* _THE EXERCISE_
Restate all of the data exactly.

* _Rows from a dataset_
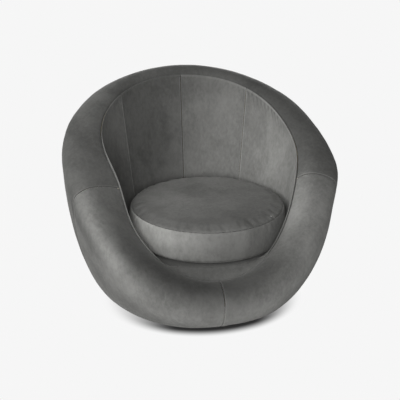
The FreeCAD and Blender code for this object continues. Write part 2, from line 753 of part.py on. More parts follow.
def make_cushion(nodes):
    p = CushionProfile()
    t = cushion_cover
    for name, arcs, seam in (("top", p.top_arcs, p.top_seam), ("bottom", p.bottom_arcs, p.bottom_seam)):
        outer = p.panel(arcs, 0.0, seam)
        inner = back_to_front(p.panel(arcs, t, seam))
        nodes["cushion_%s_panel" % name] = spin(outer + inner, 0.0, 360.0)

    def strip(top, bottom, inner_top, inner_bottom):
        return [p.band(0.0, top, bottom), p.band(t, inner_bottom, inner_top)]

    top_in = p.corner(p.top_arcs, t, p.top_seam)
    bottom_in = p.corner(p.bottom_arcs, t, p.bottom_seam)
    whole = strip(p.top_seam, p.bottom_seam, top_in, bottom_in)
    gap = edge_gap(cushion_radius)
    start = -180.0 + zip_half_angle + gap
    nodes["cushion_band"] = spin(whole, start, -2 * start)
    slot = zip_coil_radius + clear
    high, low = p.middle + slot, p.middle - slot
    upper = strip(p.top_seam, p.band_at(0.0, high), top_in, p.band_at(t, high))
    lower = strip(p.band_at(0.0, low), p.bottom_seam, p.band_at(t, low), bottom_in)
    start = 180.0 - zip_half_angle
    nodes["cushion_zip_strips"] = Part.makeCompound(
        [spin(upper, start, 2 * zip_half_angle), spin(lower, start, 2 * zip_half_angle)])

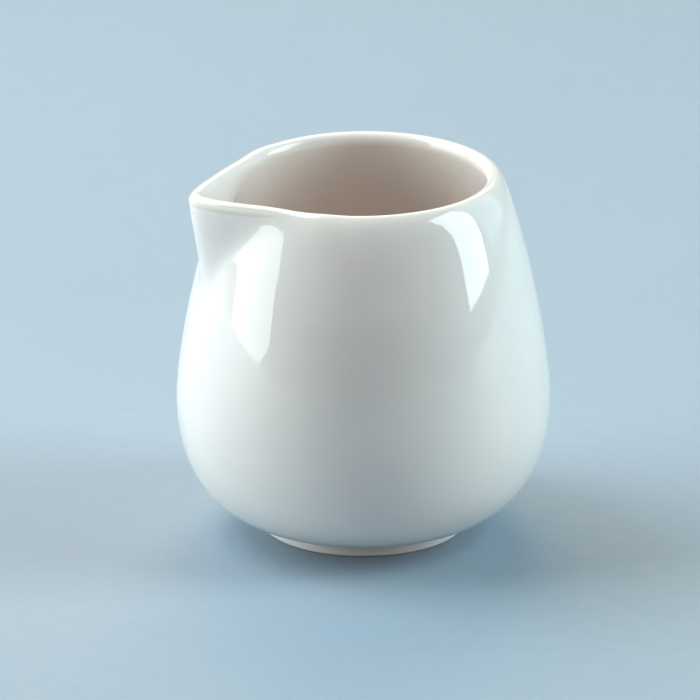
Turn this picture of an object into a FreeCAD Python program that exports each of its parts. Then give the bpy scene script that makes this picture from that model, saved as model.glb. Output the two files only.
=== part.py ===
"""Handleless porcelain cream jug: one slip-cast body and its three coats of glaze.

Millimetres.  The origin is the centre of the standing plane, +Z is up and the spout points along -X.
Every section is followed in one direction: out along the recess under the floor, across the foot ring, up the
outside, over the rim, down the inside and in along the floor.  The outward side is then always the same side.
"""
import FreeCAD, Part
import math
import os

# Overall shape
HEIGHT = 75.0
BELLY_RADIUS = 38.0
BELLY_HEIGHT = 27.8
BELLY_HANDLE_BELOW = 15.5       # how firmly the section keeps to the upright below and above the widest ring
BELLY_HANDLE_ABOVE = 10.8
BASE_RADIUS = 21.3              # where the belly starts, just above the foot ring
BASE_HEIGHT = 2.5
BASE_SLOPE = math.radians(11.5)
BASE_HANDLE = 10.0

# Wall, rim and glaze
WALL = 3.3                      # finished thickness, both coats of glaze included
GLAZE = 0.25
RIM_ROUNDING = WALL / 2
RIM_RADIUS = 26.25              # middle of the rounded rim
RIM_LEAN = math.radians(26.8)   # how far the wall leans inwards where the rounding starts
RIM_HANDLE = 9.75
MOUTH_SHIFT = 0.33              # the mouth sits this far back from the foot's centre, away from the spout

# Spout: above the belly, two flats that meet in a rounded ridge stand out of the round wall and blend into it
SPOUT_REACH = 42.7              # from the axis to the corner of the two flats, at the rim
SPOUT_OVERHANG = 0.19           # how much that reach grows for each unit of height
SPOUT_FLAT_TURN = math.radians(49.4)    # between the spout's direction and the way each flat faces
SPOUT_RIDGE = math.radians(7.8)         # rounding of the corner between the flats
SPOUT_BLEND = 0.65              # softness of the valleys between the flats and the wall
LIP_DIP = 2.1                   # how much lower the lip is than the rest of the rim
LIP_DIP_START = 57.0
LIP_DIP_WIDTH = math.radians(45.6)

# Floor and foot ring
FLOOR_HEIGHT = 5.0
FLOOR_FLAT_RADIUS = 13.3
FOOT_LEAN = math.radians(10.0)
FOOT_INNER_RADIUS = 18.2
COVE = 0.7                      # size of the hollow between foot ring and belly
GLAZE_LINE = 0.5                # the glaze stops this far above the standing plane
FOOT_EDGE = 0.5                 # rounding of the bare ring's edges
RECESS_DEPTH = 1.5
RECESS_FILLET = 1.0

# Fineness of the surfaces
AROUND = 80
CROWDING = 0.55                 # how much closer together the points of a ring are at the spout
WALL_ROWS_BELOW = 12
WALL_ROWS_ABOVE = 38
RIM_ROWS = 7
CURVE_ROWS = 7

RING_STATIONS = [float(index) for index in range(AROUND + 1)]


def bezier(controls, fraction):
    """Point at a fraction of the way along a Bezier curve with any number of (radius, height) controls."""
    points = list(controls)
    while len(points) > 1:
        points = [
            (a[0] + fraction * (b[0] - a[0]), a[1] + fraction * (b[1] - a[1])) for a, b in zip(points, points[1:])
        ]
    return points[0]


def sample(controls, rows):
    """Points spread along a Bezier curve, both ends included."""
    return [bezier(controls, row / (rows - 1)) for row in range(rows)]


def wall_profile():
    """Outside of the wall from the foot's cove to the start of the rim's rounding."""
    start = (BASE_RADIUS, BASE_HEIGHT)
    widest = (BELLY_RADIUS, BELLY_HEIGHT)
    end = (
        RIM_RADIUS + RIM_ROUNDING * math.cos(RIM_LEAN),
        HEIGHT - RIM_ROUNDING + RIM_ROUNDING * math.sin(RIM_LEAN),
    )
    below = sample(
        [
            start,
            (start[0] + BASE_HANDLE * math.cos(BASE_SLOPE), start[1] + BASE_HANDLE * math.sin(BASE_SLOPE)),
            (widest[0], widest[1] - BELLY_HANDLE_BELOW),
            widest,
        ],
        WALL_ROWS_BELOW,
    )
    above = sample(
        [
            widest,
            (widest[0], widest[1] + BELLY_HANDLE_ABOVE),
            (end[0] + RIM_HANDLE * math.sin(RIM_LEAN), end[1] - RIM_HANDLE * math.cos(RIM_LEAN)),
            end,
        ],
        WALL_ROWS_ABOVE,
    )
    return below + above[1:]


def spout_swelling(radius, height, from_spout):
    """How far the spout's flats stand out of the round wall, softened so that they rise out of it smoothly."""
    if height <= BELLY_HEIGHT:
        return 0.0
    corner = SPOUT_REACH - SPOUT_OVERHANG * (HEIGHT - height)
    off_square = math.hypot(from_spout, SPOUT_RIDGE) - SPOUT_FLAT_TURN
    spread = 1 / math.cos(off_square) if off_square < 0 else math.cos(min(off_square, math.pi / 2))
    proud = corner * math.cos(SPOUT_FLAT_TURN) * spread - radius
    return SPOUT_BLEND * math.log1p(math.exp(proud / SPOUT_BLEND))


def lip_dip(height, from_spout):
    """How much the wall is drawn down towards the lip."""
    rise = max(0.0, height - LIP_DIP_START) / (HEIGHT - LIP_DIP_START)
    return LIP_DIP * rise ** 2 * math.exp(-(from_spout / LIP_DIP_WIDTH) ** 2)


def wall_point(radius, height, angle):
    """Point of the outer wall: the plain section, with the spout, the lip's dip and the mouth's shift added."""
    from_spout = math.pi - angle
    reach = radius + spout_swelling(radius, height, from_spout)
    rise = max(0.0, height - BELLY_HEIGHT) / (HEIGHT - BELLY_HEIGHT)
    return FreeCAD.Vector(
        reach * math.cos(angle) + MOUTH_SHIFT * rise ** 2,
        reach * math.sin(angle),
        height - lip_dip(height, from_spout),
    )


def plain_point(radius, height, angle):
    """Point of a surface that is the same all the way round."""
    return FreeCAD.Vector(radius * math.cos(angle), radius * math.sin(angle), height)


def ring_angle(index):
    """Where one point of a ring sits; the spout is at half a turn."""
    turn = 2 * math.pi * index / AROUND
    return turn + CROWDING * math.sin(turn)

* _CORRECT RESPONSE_
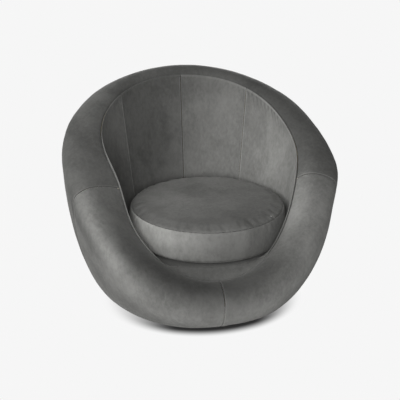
The FreeCAD and Blender code for this object continues. Write part 2, from line 753 of part.py on. More parts follow.
def make_cushion(nodes):
    p = CushionProfile()
    t = cushion_cover
    for name, arcs, seam in (("top", p.top_arcs, p.top_seam), ("bottom", p.bottom_arcs, p.bottom_seam)):
        outer = p.panel(arcs, 0.0, seam)
        inner = back_to_front(p.panel(arcs, t, seam))
        nodes["cushion_%s_panel" % name] = spin(outer + inner, 0.0, 360.0)

    def strip(top, bottom, inner_top, inner_bottom):
        return [p.band(0.0, top, bottom), p.band(t, inner_bottom, inner_top)]

    top_in = p.corner(p.top_arcs, t, p.top_seam)
    bottom_in = p.corner(p.bottom_arcs, t, p.bottom_seam)
    whole = strip(p.top_seam, p.bottom_seam, top_in, bottom_in)
    gap = edge_gap(cushion_radius)
    start = -180.0 + zip_half_angle + gap
    nodes["cushion_band"] = spin(whole, start, -2 * start)
    slot = zip_coil_radius + clear
    high, low = p.middle + slot, p.middle - slot
    upper = strip(p.top_seam, p.band_at(0.0, high), top_in, p.band_at(t, high))
    lower = strip(p.band_at(0.0, low), p.bottom_seam, p.band_at(t, low), bottom_in)
    start = 180.0 - zip_half_angle
    nodes["cushion_zip_strips"] = Part.makeCompound(
        [spin(upper, start, 2 * zip_half_angle), spin(lower, start, 2 * zip_half_angle)])

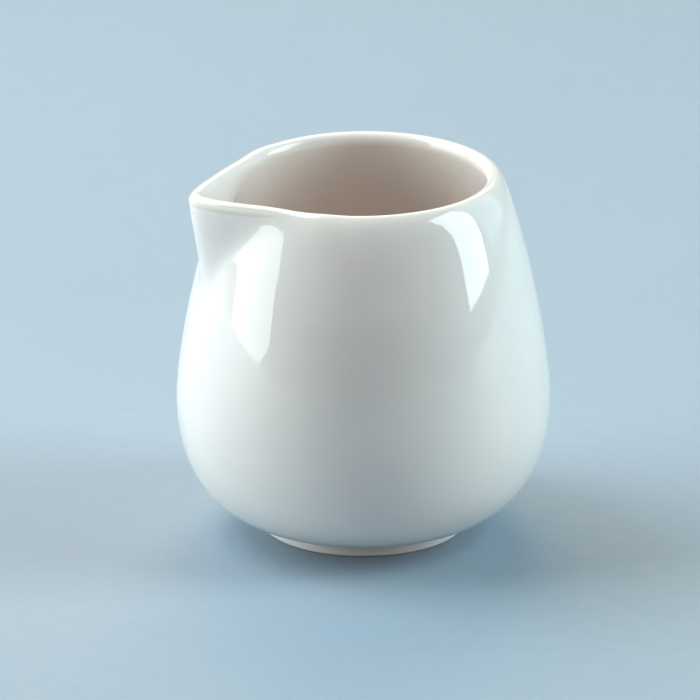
Turn this picture of an object into a FreeCAD Python program that exports each of its parts. Then give the bpy scene script that makes this picture from that model, saved as model.glb. Output the two files only.
=== part.py ===
"""Handleless porcelain cream jug: one slip-cast body and its three coats of glaze.

Millimetres.  The origin is the centre of the standing plane, +Z is up and the spout points along -X.
Every section is followed in one direction: out along the recess under the floor, across the foot ring, up the
outside, over the rim, down the inside and in along the floor.  The outward side is then always the same side.
"""
import FreeCAD, Part
import math
import os

# Overall shape
HEIGHT = 75.0
BELLY_RADIUS = 38.0
BELLY_HEIGHT = 27.8
BELLY_HANDLE_BELOW = 15.5       # how firmly the section keeps to the upright below and above the widest ring
BELLY_HANDLE_ABOVE = 10.8
BASE_RADIUS = 21.3              # where the belly starts, just above the foot ring
BASE_HEIGHT = 2.5
BASE_SLOPE = math.radians(11.5)
BASE_HANDLE = 10.0

# Wall, rim and glaze
WALL = 3.3                      # finished thickness, both coats of glaze included
GLAZE = 0.25
RIM_ROUNDING = WALL / 2
RIM_RADIUS = 26.25              # middle of the rounded rim
RIM_LEAN = math.radians(26.8)   # how far the wall leans inwards where the rounding starts
RIM_HANDLE = 9.75
MOUTH_SHIFT = 0.33              # the mouth sits this far back from the foot's centre, away from the spout

# Spout: above the belly, two flats that meet in a rounded ridge stand out of the round wall and blend into it
SPOUT_REACH = 42.7              # from the axis to the corner of the two flats, at the rim
SPOUT_OVERHANG = 0.19           # how much that reach grows for each unit of height
SPOUT_FLAT_TURN = math.radians(49.4)    # between the spout's direction and the way each flat faces
SPOUT_RIDGE = math.radians(7.8)         # rounding of the corner between the flats
SPOUT_BLEND = 0.65              # softness of the valleys between the flats and the wall
LIP_DIP = 2.1                   # how much lower the lip is than the rest of the rim
LIP_DIP_START = 57.0
LIP_DIP_WIDTH = math.radians(45.6)

# Floor and foot ring
FLOOR_HEIGHT = 5.0
FLOOR_FLAT_RADIUS = 13.3
FOOT_LEAN = math.radians(10.0)
FOOT_INNER_RADIUS = 18.2
COVE = 0.7                      # size of the hollow between foot ring and belly
GLAZE_LINE = 0.5                # the glaze stops this far above the standing plane
FOOT_EDGE = 0.5                 # rounding of the bare ring's edges
RECESS_DEPTH = 1.5
RECESS_FILLET = 1.0

# Fineness of the surfaces
AROUND = 80
CROWDING = 0.55                 # how much closer together the points of a ring are at the spout
WALL_ROWS_BELOW = 12
WALL_ROWS_ABOVE = 38
RIM_ROWS = 7
CURVE_ROWS = 7

RING_STATIONS = [float(index) for index in range(AROUND + 1)]


def bezier(controls, fraction):
    """Point at a fraction of the way along a Bezier curve with any number of (radius, height) controls."""
    points = list(controls)
    while len(points) > 1:
        points = [
            (a[0] + fraction * (b[0] - a[0]), a[1] + fraction * (b[1] - a[1])) for a, b in zip(points, points[1:])
        ]
    return points[0]


def sample(controls, rows):
    """Points spread along a Bezier curve, both ends included."""
    return [bezier(controls, row / (rows - 1)) for row in range(rows)]


def wall_profile():
    """Outside of the wall from the foot's cove to the start of the rim's rounding."""
    start = (BASE_RADIUS, BASE_HEIGHT)
    widest = (BELLY_RADIUS, BELLY_HEIGHT)
    end = (
        RIM_RADIUS + RIM_ROUNDING * math.cos(RIM_LEAN),
        HEIGHT - RIM_ROUNDING + RIM_ROUNDING * math.sin(RIM_LEAN),
    )
    below = sample(
        [
            start,
            (start[0] + BASE_HANDLE * math.cos(BASE_SLOPE), start[1] + BASE_HANDLE * math.sin(BASE_SLOPE)),
            (widest[0], widest[1] - BELLY_HANDLE_BELOW),
            widest,
        ],
        WALL_ROWS_BELOW,
    )
    above = sample(
        [
            widest,
            (widest[0], widest[1] + BELLY_HANDLE_ABOVE),
            (end[0] + RIM_HANDLE * math.sin(RIM_LEAN), end[1] - RIM_HANDLE * math.cos(RIM_LEAN)),
            end,
        ],
        WALL_ROWS_ABOVE,
    )
    return below + above[1:]


def spout_swelling(radius, height, from_spout):
    """How far the spout's flats stand out of the round wall, softened so that they rise out of it smoothly."""
    if height <= BELLY_HEIGHT:
        return 0.0
    corner = SPOUT_REACH - SPOUT_OVERHANG * (HEIGHT - height)
    off_square = math.hypot(from_spout, SPOUT_RIDGE) - SPOUT_FLAT_TURN
    spread = 1 / math.cos(off_square) if off_square < 0 else math.cos(min(off_square, math.pi / 2))
    proud = corner * math.cos(SPOUT_FLAT_TURN) * spread - radius
    return SPOUT_BLEND * math.log1p(math.exp(proud / SPOUT_BLEND))


def lip_dip(height, from_spout):
    """How much the wall is drawn down towards the lip."""
    rise = max(0.0, height - LIP_DIP_START) / (HEIGHT - LIP_DIP_START)
    return LIP_DIP * rise ** 2 * math.exp(-(from_spout / LIP_DIP_WIDTH) ** 2)


def wall_point(radius, height, angle):
    """Point of the outer wall: the plain section, with the spout, the lip's dip and the mouth's shift added."""
    from_spout = math.pi - angle
    reach = radius + spout_swelling(radius, height, from_spout)
    rise = max(0.0, height - BELLY_HEIGHT) / (HEIGHT - BELLY_HEIGHT)
    return FreeCAD.Vector(
        reach * math.cos(angle) + MOUTH_SHIFT * rise ** 2,
        reach * math.sin(angle),
        height - lip_dip(height, from_spout),
    )


def plain_point(radius, height, angle):
    """Point of a surface that is the same all the way round."""
    return FreeCAD.Vector(radius * math.cos(angle), radius * math.sin(angle), height)


def ring_angle(index):
    """Where one point of a ring sits; the spout is at half a turn."""
    turn = 2 * math.pi * index / AROUND
    return turn + CROWDING * math.sin(turn)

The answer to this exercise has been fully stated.